Would you buy this scope?

I'm late to the party on commenting. Still trying to catch up on the thread (I'm around page 140 by now).

I would buy one as soon as they are available (assuming I catch them in stock) possibly two. If I liked them enough, I would consider a third. However, I am very interested in the 2-8 with a similar reticle that was discussed pages back.
 
@



Yes to all of this. Those opinions are likely shaped by experience. If you need further convincing:

Most of you are motorist; all motorists know the experience of meeting opposite traffic in the dark and not seeing much beyond the other vehicle's headlights.
In the car, the experience is more acute than with an overly illuminated scope reticle, but it's the same mechanism for the eye.

Considering how knowledgable engineers needs to be in order to build a functional scope, I am sometimes baffled at how little thought is given to the shooters biological limitations; clearly they understand optics!

Your sharp vision is created by the fovea, this is only ø1,5-2mm of your eye and contains 150000-200000 light sensitive receptors. The central-most part of this in only ø 0,15-0,35mm, it contains only cones (no rods/no nightvision) and only about 1000* of these creates the image that your brain will convert to a trigger-reflex. An olympic level shooter can discern about a 2mm shift (0,08") at 50 meters in the sight picture or 4mm/100*.

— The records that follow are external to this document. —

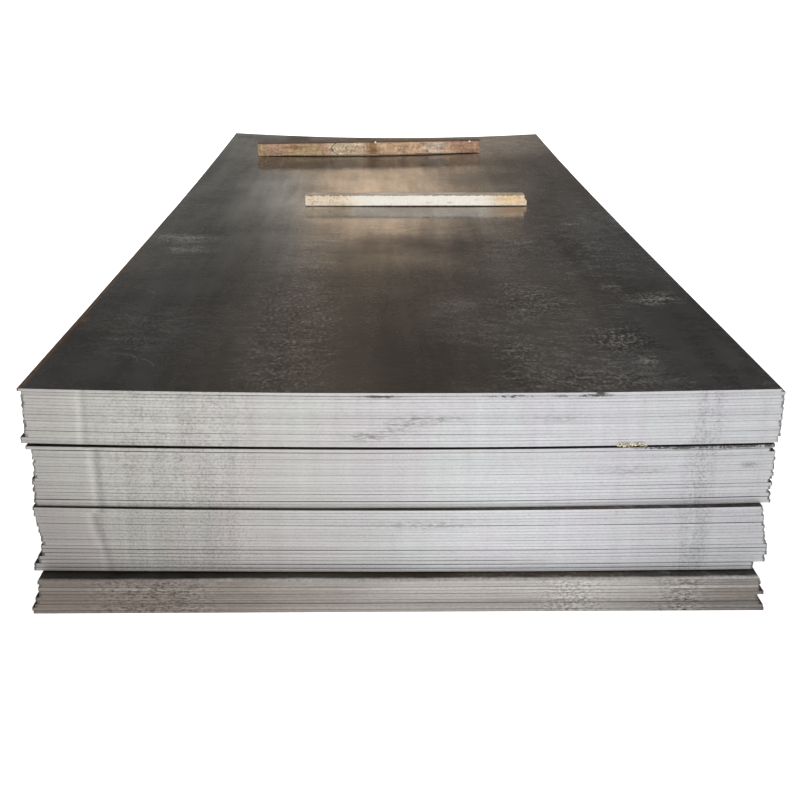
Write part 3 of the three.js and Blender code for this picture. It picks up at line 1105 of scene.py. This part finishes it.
def sheared_steel(name):
    """Bright sheared ends of plates: satin metal that differs a little from plate to plate."""
    material, tree, shader = new_finish(name)
    at = edge_values(tree)
    at.speckle = tree.centred(at.place, 190.0, detail=3.0, roughness=0.75)
    at.cloud = tree.centred(at.place.stretched(1, 1, 0.6), 9.0, detail=3.0, roughness=0.6)
    at.stripes = tree.centred(tree.vector(at.x * 42, at.y, at.z * 3), 1.0, detail=3.0)
    at.ripples = at.x.zone(*RIPPLED)
    at.scars = (at.x - at.z * 0.05).zone(*SCARRED)
    color = tree.mix(at.x.ramp(-0.6, 0.35), WARM_STEEL, COOL_STEEL)
    tint = tree.mix(at.cloud.ramp(-0.12, 0.12), PINKISH_TINT, GREENISH_TINT)
    shine = sheared_shine(tree, at, at.z.ramp(0.44, 0.08))
    color = tree.tinted(tree.stained(color, tint), shine)
    soil = sheared_soil(tree, at)
    dress(tree, shader, {
        "Base Color": tree.mix(soil, color, BLACK_GRIME),
        "Metallic": 0.5 - soil * 0.4,
        "Roughness": 0.46 + (at.speckle + at.cloud) * 0.12,
    })
    rough = at.ripples.at_least(at.scars)
    roughen(tree, shader, at.speckle * (0.3 + rough), 0.3, 0.4 * MM)
    return material


def soiled_steel(name):
    """Ends of the lowest plates: grey steel under brown dirt and rust, speckled."""
    material, tree, shader = new_finish(name)
    at = edge_values(tree)
    x, z = at.x, at.z
    speckle = tree.centred(at.place.stretched(0.5, 1, 1.2), 230.0, detail=3.0, roughness=0.75)
    layer = at.number * 4.3 + at.rise * 2.2
    streak = tree.centred(tree.vector(x * 2.2, layer, 0), 1.0, detail=4.0, roughness=0.68)
    cloud = tree.centred(at.place.stretched(1, 1, 1.5), 7.0, detail=4.0, roughness=0.65)
    brown = x.ramp(0.1, -0.6, 0.1, 0.9) + x.ramp(0.4, 0.72) * 0.65 + streak * 2.6
    brown = (brown + cloud * 0.8 + (at.tone - 0.5) * 0.5).within()
    color = tree.mix(x.ramp(-0.4, 0.2), DULL_BROWN_STEEL, DULL_GREY_STEEL)
    color = tree.mix(brown * 0.9, color, BROWN_DIRT)
    left, middle, right = (x.zone(*stretch) for stretch in SPECKLED)
    rough = left.at_least(middle * 0.8).at_least(right * 0.8)
    shine = 1 + speckle.at_most(0.08) * (0.8 + rough * 4.0) + cloud * 0.2
    shine = shine + streak * (0.9 + x.ramp(-0.3, -0.7) * 1.3)
    # Darker along the bottom on the right, and painted shade as the light falls off towards the
    # right
    shine = shine - z.ramp(0.034, 0.02) * x.ramp(-0.3, 0.2) * 0.24 - x.ramp(0.36, 0.56) * 0.13
    color = tree.tinted(color, shine.at_least(0.05))
    # Painted shade in the joints between plates, brown on the left and grey on the right
    joint_shade = tree.mix(x.ramp(0.2, -0.3), GREY_JOINT_SHADE, BROWN_JOINT_SHADE)
    color = tree.mix(joint_lines(tree, at, x, 0.35, 1.0) * 0.9, color, joint_shade)
    dress(tree, shader, {
        "Base Color": tree.mix(dark_corners(at, speckle), color, CORNER_DARK),
        "Metallic": 0.4 - brown * 0.35,
        "Roughness": 0.52 + brown * 0.25,
    })
    roughen(tree, shader, speckle + streak * 0.4, 0.4, 0.5 * MM)
    return material


def rolled_side(name):
    """Long sides of the plates, as rolled: dark scale with rust."""
    material, tree, shader = new_finish(name)
    at = edge_values(tree)
    spot = tree.vector(at.x * 2, at.y * 2.4, at.number * 1.3)
    patchy = tree.noise(spot, 1.0, detail=5.0, roughness=0.65)
    grain = tree.centred(at.place.stretched(1, 0.6, 1), 160.0, detail=4.0, roughness=0.75)
    run = tree.vector(0, at.y * 14, at.number * 2.9)
    streak = tree.centred(run, 1.0, detail=3.0, roughness=0.7)
    rust = (patchy + streak * 0.4 + grain * 0.3).ramp(0.44, 0.64)
    shade = 0.72 + at.tone * 0.4 + grain * 0.7 + streak * 0.3
    shade = (shade - joint_lines(tree, at, at.y, 0.15, 0.6)).at_least(0.08)
    dress(tree, shader, {
        "Base Color": tree.tinted(tree.mix(rust, ROLLED_SCALE, ROLLED_RUST), shade),
        "Metallic": 0.45 - rust * 0.4,
        "Roughness": 0.48 + rust * 0.3,
    })
    roughen(tree, shader, grain, 0.4, 0.5 * MM)
    return material


# ---- faces of the plates


def scale_values(tree):
    """What the parts of the mill scale's finish read: the place, masks and centred noises."""
    place = object_place(tree)
    z = place.part("Z")
    flat = place.stretched(1, 1, 0)
    rim = rim_noise(tree, flat, 24.0)
    return SimpleNamespace(
        flat=flat,
        x=place.part("X"),
        y=place.part("Y"),
        z=z,
        rim=rim,
        on_top=z > STACK_HEIGHT - 1 * MM,
        unworn=patch(flat, *UNWORN, rim),
        cloud=tree.centred(flat.stretched(1, 0.7, 1), 2.1, detail=4.0, roughness=0.62),
        streak=tree.centred(flat.stretched(1, 0.08, 1), 9.0, detail=5.0, roughness=0.7),
        smear=tree.centred(flat.stretched(0.5, 1, 1), 30.0, detail=4.0, roughness=0.7),
        dash=tree.centred(flat.stretched(0.4, 1, 1), 75.0, detail=4.0, roughness=0.7),
        fleck=tree.centred(flat.stretched(1, 0.6, 1), 120.0, detail=3.0, roughness=0.75),
    )


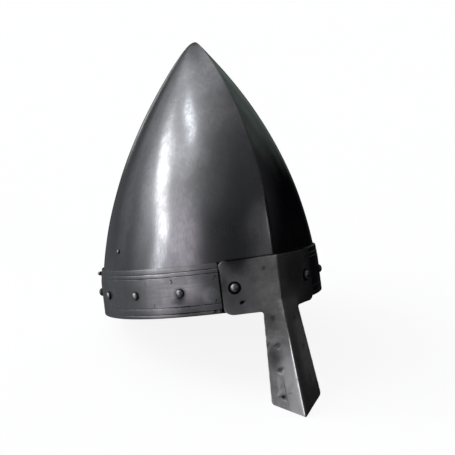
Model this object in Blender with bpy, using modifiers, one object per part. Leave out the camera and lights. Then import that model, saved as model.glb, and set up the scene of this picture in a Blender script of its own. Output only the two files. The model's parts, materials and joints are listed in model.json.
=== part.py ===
"""Conical nasal helmet of raised steel: a keeled skull, a moulded brow band and a T-shaped nasal plate.

The pieces are modelled in the helmet's own frame: +Z up its axis, -Y its face, and z = 0 the lower edge of
the brow band. A parent empty then tips the whole helmet back until it stands on the tip of the nasal and
on the rear of its rim, as it does on a table. Sizes are in metres.
"""

import collections
import math

import bmesh
import bpy
from mathutils import Matrix, Vector

# Plan of the brow band's outer face, from the point where the helmet is widest
HALF_WIDTH = 0.1000
FRONT_REACH = 0.1038
KEEL_REACH = 0.0116  # what the front keel adds to the front reach
REAR_REACH = 0.1153
REAR_FLAT = math.radians(4)  # half of the straight stretch at the rear, which the rim stands on
AROUND = 26  # segments from the keel to the rear flat

# Skull: an upright wall, then a dome whose reach falls to nothing at the peak
SKULL_WALL = 0.0016
SKULL_FOOT = 0.0012
UPRIGHT_HEIGHT = 0.0292
PEAK_HEIGHT = 0.2459
PEAK_FORWARD = 0.0234
PEAK_LEAN = 1.22  # how late the dome starts to lean forward
PEAK_ROUNDING = 0.0078
DOME_ROWS = 14
CROWDING = 1.5  # how much closer the rows lie near the peak

# How the dome swells outside a straight cone, by its rise and by the rise squared
Bulge = collections.namedtuple("Bulge", "linear squared")
FRONT_BULGE = Bulge(1.00, 0.31)
SIDE_BULGE = Bulge(0.68, -0.03)
REAR_BULGE = Bulge(1.00, 0.41)

# Brow band
SEAT = 0.0003  # the gap between one sheet and the next
BAND_WALL = 0.0016
BAND_HEIGHT = 0.0426
BAND_LINES = (0.0031, 0.0086, 0.0343, 0.0379)  # heights of the engraved lines
LINE_HALF_WIDTH = 0.0007
LINE_DEPTH = 0.0004
BEAD_PROUD = 0.0003
ARRIS = 0.0005

# Nasal plate: two ears on the band and the nasal below them
PLATE_WALL = 0.0016
PLATE_TOP = 0.0434
EAR_FOOT = -0.0024
EAR_REACH = 0.0460
EAR_TOP_RADIUS = 0.0055
EAR_FOOT_RADIUS = 0.0085
NECK_HALF_WIDTH = 0.0176
NECK_FILLET = 0.0020
NASAL_HALF_WIDTH = 0.0244
NASAL_SHOULDER = -0.0772
NASAL_CORNER_RADIUS = 0.0040
NASAL_TIP = -0.0926
NASAL_BEND = 0.0060  # height where the nasal starts to lean forward
CREASE_LEAN = 0.161  # forward reach of the crease for each metre of drop
EDGE_LEAN = 0.100  # the same, for the nasal's side edges
EDGE_BACK = 0.0036  # how far the nasal's edges lie behind its crease at the neck
FOLD_TOP = 0.0140  # the plate follows the band above this height
FOLD_FOOT = -0.0020  # and is folded along its crease below this one
EAR_BLEND = 0.0140  # how far into the ears the fold fades out
PLATE_COLUMNS = 10
EAR_ROWS = 5
FOLD_ROWS = 5
NASAL_ROWS = 7

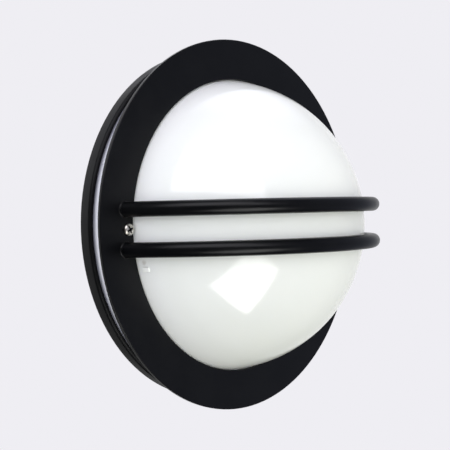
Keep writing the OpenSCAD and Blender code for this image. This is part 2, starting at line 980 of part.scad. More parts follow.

It's the same 1000 receptors used for every shot. These receptors are light sensitive and have limited stamina (wash out). (All of you have at some time done some sort of parlor-trick illusion image thingie, so you have firsthand experience on how your vision can be manipulated, have after images or seeing movement that isn't there. etc etc

So at least from my design perspective this means:
Yes, an illuminated dot makes sense. There are no rods where the eye creates the image for a trigger reflex.

No, excessive lightning is not good. Why do you want to fight against the rod receptors and degrade image quality? You just spent all that money on lenses with >90% light transmission (in a certain wavelenght) and now you will not let the eye use all of that light?

No, tiny aiming dots makes no sense, they are marginal for the eye. A dot large enough to be easily interpreted/easily converted to a trigger reflex makes sense. I went with "half a bullet diameter every side" which gives the HUNTER the impression of placing the bullet exactly on the dot and it gives the EYE a comfortably sized reference to work with.


Of course there might be errors is my reasoning, but the above was my design decisions and it appears that my desired end-result is mirrored in the user experience.

(*Ways of the rifle 2009 - Buhlmann, Reinkemeier, Eckhardt, Murray, Bindra. Page 200)

@Formidilosus love seeing the reticle images. You might as well post a picture at EVERY magnification possible, it is only a matter of time before someone requests it...
Like most everything else, there’s room in the middle. A tiny illuminated dot, like in the Maven , on one extreme, is not enough, at least not for my uses. It’s just too damn small to be of much use (not to mention the bleeding effect when turned up). If I need illumination, it’s probably because I am at last light, and using a lower power because of closer ranges. I’m not gonna be shooting at long range at last light where I might need magnification cranked up and making the dot bigger. At the same time I don’t like the entire reticle lit up either for the reason stated above. To me, ideal is something like the illuminated nightforce models where just the center cross is lit up. It’s enough to be usable at low power, and yet not too much to wash out the background. Maybe I don’t see well enough or have some astigmatism, but a super small illuminated dot just doesn’t work, despite any theoretical or academic reasoning.
 
:)

I know why it does ... for me.

I'm just aware there are a bunch of people in this thread who haven't participated in the Q&A for Minox ZP5 5-25x56mm THLR scope thread - or possibly who haven't even read it - and thought they might benefit from @Bluumoon's observations ...

Sitting here looking at an East facing canyon wall, 45 min after sunset, MInox is impressive..

To the point of what I immediately noticed last night…. The bold reticle seems like it lends its self to snap shooting in a way that I haven’t seen before. The finer points I’m just now getting to look at.

Your eye doesn’t have to find fine cross hairs or a dot, almost no conscious focus to put target in center. What has been much mentioned, but easier to see is what reticles really being designed for FFP do. 45 min after sunset and a deer size target out to 150-200 yards could be acquired very quickly w enough precision to do the job w just bold reticles.

I need to reread @THLR’s explanation of rods/cones and processing speed, brighter minds can and have explained it.

50 minutes past sunset and things way too far to be reasonable with the lit center dot are w in reach.